When you’re writing a cover letter, sending out your resume or doing other things during your job search, you may find yourself wishing that you could read a potential employer’s mind. Although the chances of developing psychic abilities during your job search are slim, the good news is it’s possible to better understand what employers look for from candidates.
Based on insights from operations managers and other people in positions to make hiring decisions, here are six of the most important things that employers look for:
1. Genuine Interest/Passion
As writers like Cal Newport have explored in detail, passion is a loaded term with a lot of misconceptions surrounding it. So while plenty of employers say they want someone who is passionate about the job, what they really mean is someone who has a genuine interest in it. You can demonstrate this genuine interest in a cover letter and during an interview by showing that you understand what it takes to do the work well.
2. Familiarity with a Company’s Mission
Culture is another term that can sound like a simple buzzword. However, building a real culture within an organization takes a lot of work, which is why employers want to hire people who are going to be a good fit. Taking time to understand what a company is all about will make you a more attractive candidate. It also provides an opportunity to decide if you’ll be truly happy working there.

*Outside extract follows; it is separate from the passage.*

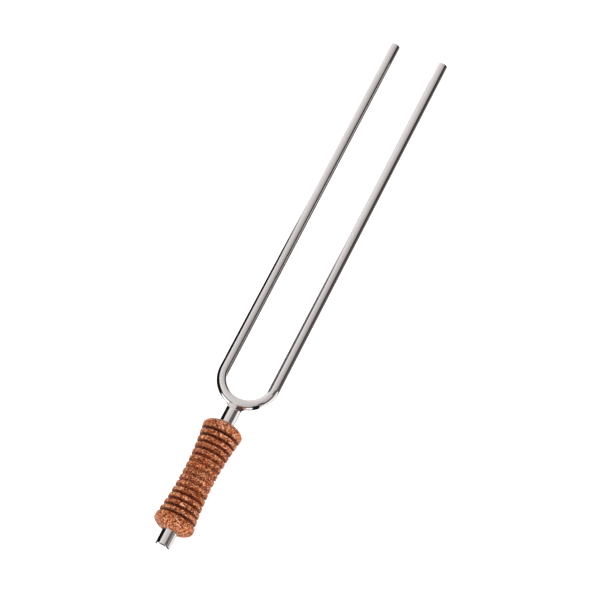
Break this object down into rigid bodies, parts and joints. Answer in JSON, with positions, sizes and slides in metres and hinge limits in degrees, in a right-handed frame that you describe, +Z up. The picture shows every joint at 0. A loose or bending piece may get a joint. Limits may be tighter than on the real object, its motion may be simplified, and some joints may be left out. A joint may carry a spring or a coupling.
{
  "type": "tuning fork",
  "caption": "Long round-bar body tuning fork: a bent U brazed to a straight stem, with a ribbed waisted cork grip and a plain round foot.",
  "frame": {"origin": "centre of the flat end of the foot", "axes": "+Y along the stem from the foot to the free ends of the tines, +X across the tines, +Z up, square to the plane of the fork, which lies on its back"},
  "size_m": [0.0384, 0.35, 0.0246],
  "materials": {
    "nickel_plate": "polished nickel plate over steel and braze, mirror bright",
    "cork_composition": "red-brown cork composition, turned, with paler and golden granules",
    "glue": "cured brown contact adhesive"
  },
  "bodies": {
    "root": {"tine_bar": "nickel_plate", "stem": "nickel_plate", "braze_fillet": "nickel_plate", "cork_grip": "cork_composition", "glue_sleeve": "glue"}
  },
  "joints": []
}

3. Understanding of Personal Value
Employers hire for jobs that contribute to profitability in some way. This can be by making money, saving money, saving time or increasing productivity for the company. From your resume to your interview, showing an understand of the value you can contribute to the business will go a long way with an employer.
4. Fast Learner
There are definitely micromanagers in every industry. But this isn’t something most employers consciously want to do. Instead, they want employees who can learn quickly and then put what they learn into action without needing lots of supervision.
5. Team Player
Employers understand that teams can accomplish things that an individual simply can’t. So while there’s no question that employers want to hire A-players, what they don’t want are big egos or other problems that will get in the way of teams being as effective as possible.
6. Willing to Ask Questions
This is a big one. A lot of people are either too proud to ask questions or worried that doing so will make them “look dumb.” In reality, the downsides to not asking questions are usually much greater. For example, if someone is unclear about the requirements for a project but decides to move forward anyway, the time they end up wasting doing things wrong could have been avoided by asking for clarification.